Это можно объяснить так: друзья не решились сказать, знакомые отвернулись в страхе, сама же она газет не читает и радио не включает. Она действительно МОГЛА не знать: и день, и два. Но все это оказалось возможно, потому что она и жила так, чтобы ничего не знать: в затворе. Она и рассказывала потом эту историю, гордясь тем, что — "не знала". Она — НЕ ХОТЕЛА ЗНАТЬ.
Точно так же она "не знала", что о ней было Постановление ЦК "году в двадцать пятом". Лидия Чуковская (на "Записки" которой я во многом опираюсь, воспроизводя ахматовский "имидж") — искала это Постановление и не преуспела; с чисто "чуковской" иронией она заметила: наверое, оно сильно засекречено. Но дело не в том, было или не было такое Постановление. Дело в том, что Ахматова и о нем "не знала". Она не знала даже: "что такое ЦК".
Свидетельство другой Лидии, Гинзбург: "Она держала себя, как экс-королева на буржуазном курорте".
Она жила, не видя, не слыша, не признавая "этой" реальности. Переходя улицу, в ужасе кричала спутникам: "Уже можно?!" — уверенная, что ее сшибут. Хромала на одном каблуке, потому что не ведала, где чинят обувь. Не умела подняться в лифте… то есть подняться умела, но не знала, "как нажимать кнопки". Не знала, как расставить в своих стихах знаки препинания, и поручала это другим.
Она многое поручала другим, и другие с радостью делали. Она была окружена поклонниками и поклонницами, в облаке почитания она величественно несла свою неустроенность. Она была — "царица", "королева", "Первая дама Империи", "Екатерина Великая"; величие ее облика не противоречило нищете, но лишь подчеркивалось ею. Халат мог быть порван от плеча до бедра: зашить нельзя, с царственной небрежностью носить — можно. Шуба — без пуговиц: пришить нельзя, носить, уверенно запахиваясь, — можно. Перевязанный веревкой чемодан с рукописями на табуретке посреди комнаты — символ кочевья: найти нужный листочек нельзя… но — можно быть уверенной, что любую строчку окружающие, знающие ее стихи наизусть, — подскажут мгновенно.

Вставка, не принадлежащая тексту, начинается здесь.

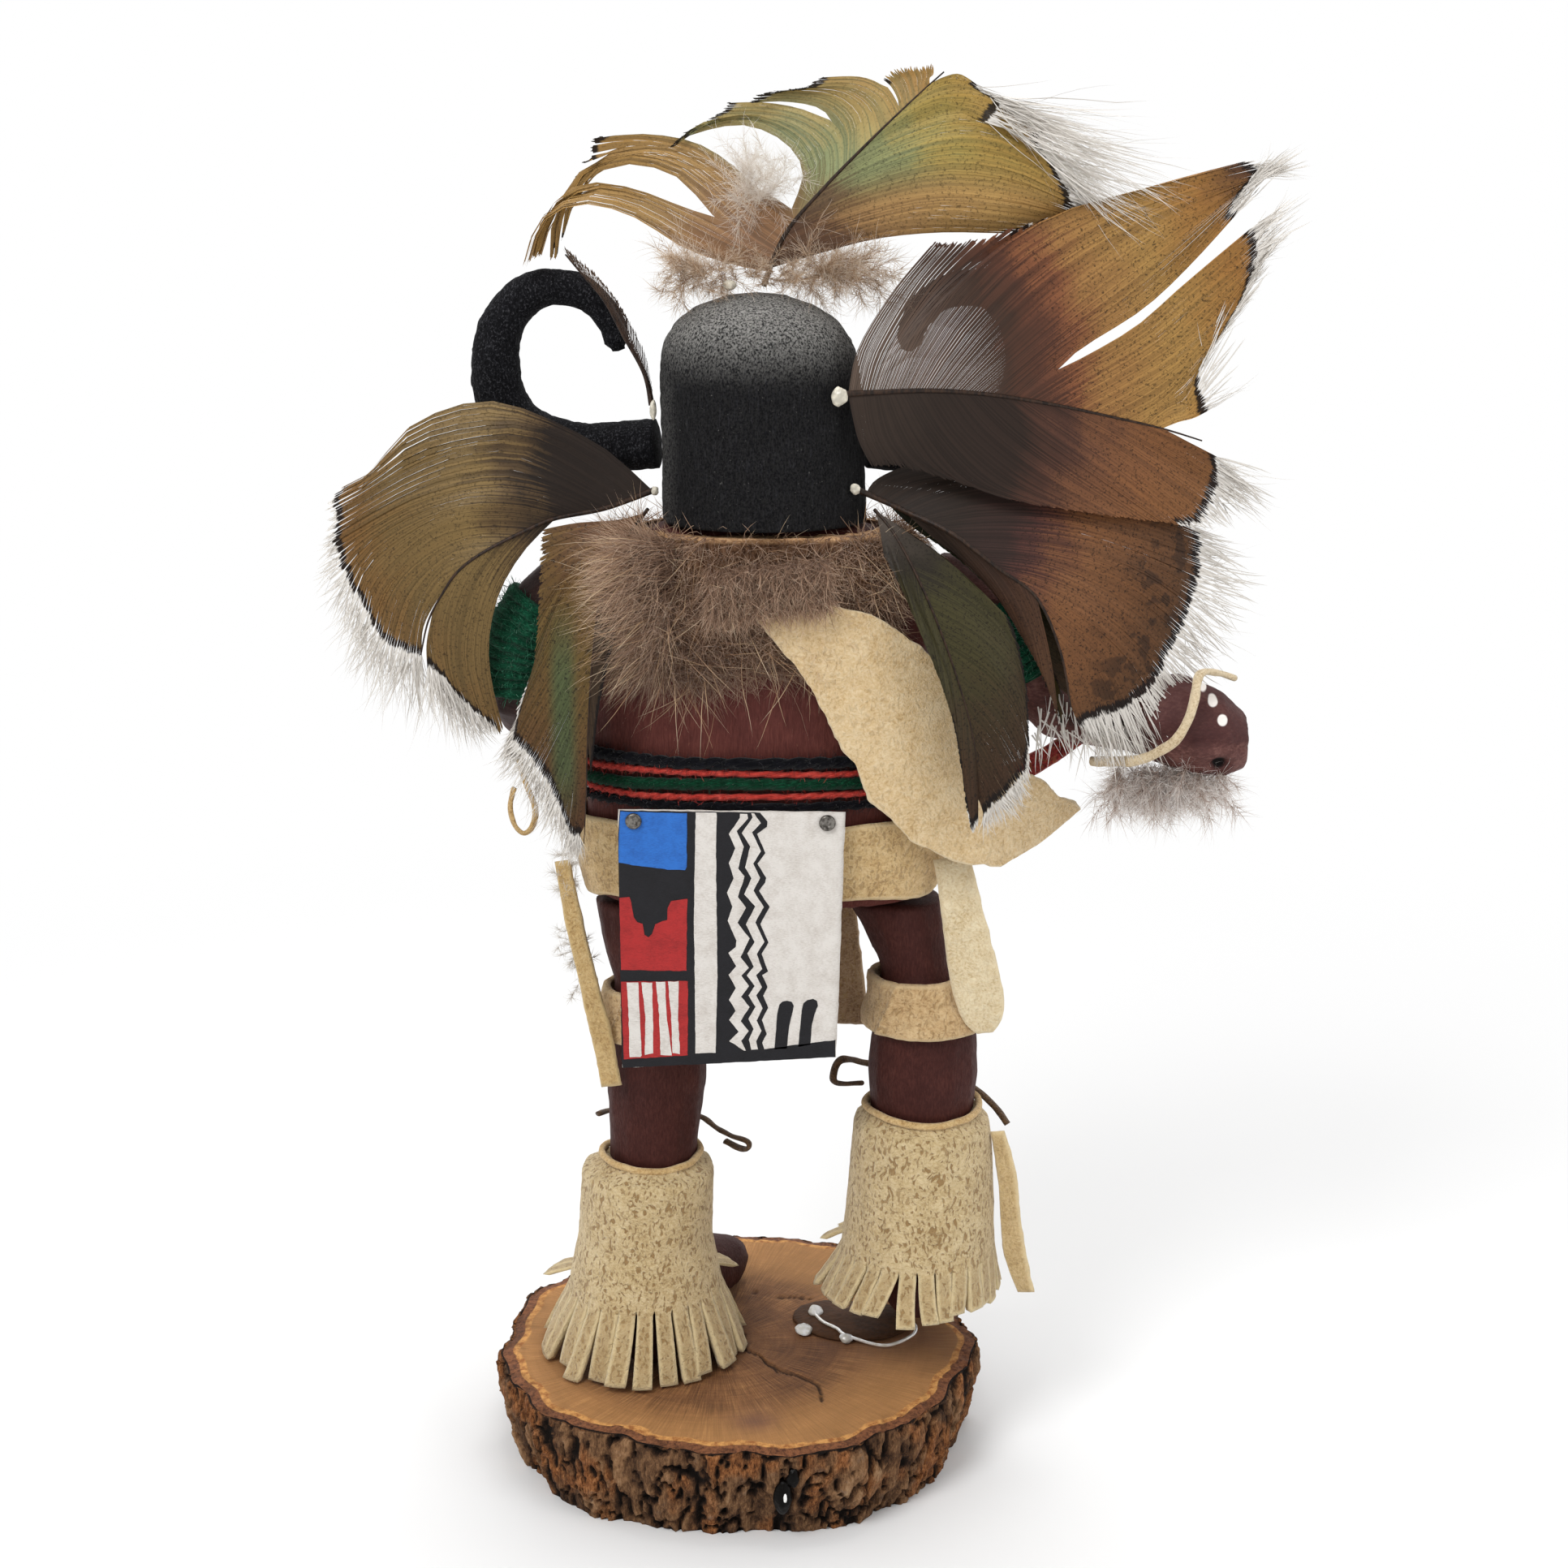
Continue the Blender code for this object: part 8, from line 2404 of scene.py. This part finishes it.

Впрочем, то, что действительно нужно, Анна Андреевна делала с молниеносной и точной хваткой. И от скорбной изваянности могла неожиданно перейти к обыкновенной веселости — словно невидимым выключателем щелкала. И даже сознавалась с обезоруживающей прямотой: "Я все умею, а не делаю из одного злорадства".

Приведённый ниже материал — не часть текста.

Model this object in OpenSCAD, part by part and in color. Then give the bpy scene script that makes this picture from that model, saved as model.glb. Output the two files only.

Это был имидж, образ — миф, ставший ее реальностью. "Я не умею шить". "Я не умею готовить." "Мне неважно, напечатают ли мои стихи". Беспомощность и надменность разом. Гордыня наперекор хамству. Программная "нежизнь". О, как остро, как ревниво почувствовала это Марина Цветаева, когда в 1941 году Лидия Чуковская в Чистополе, переводя ее через лужу, неосторожно заметила: хорошо, что Анна Андреевна не здесь: она ведь ничего не может… Марина Ивановна взвилась: "А думаете, я — могу?!"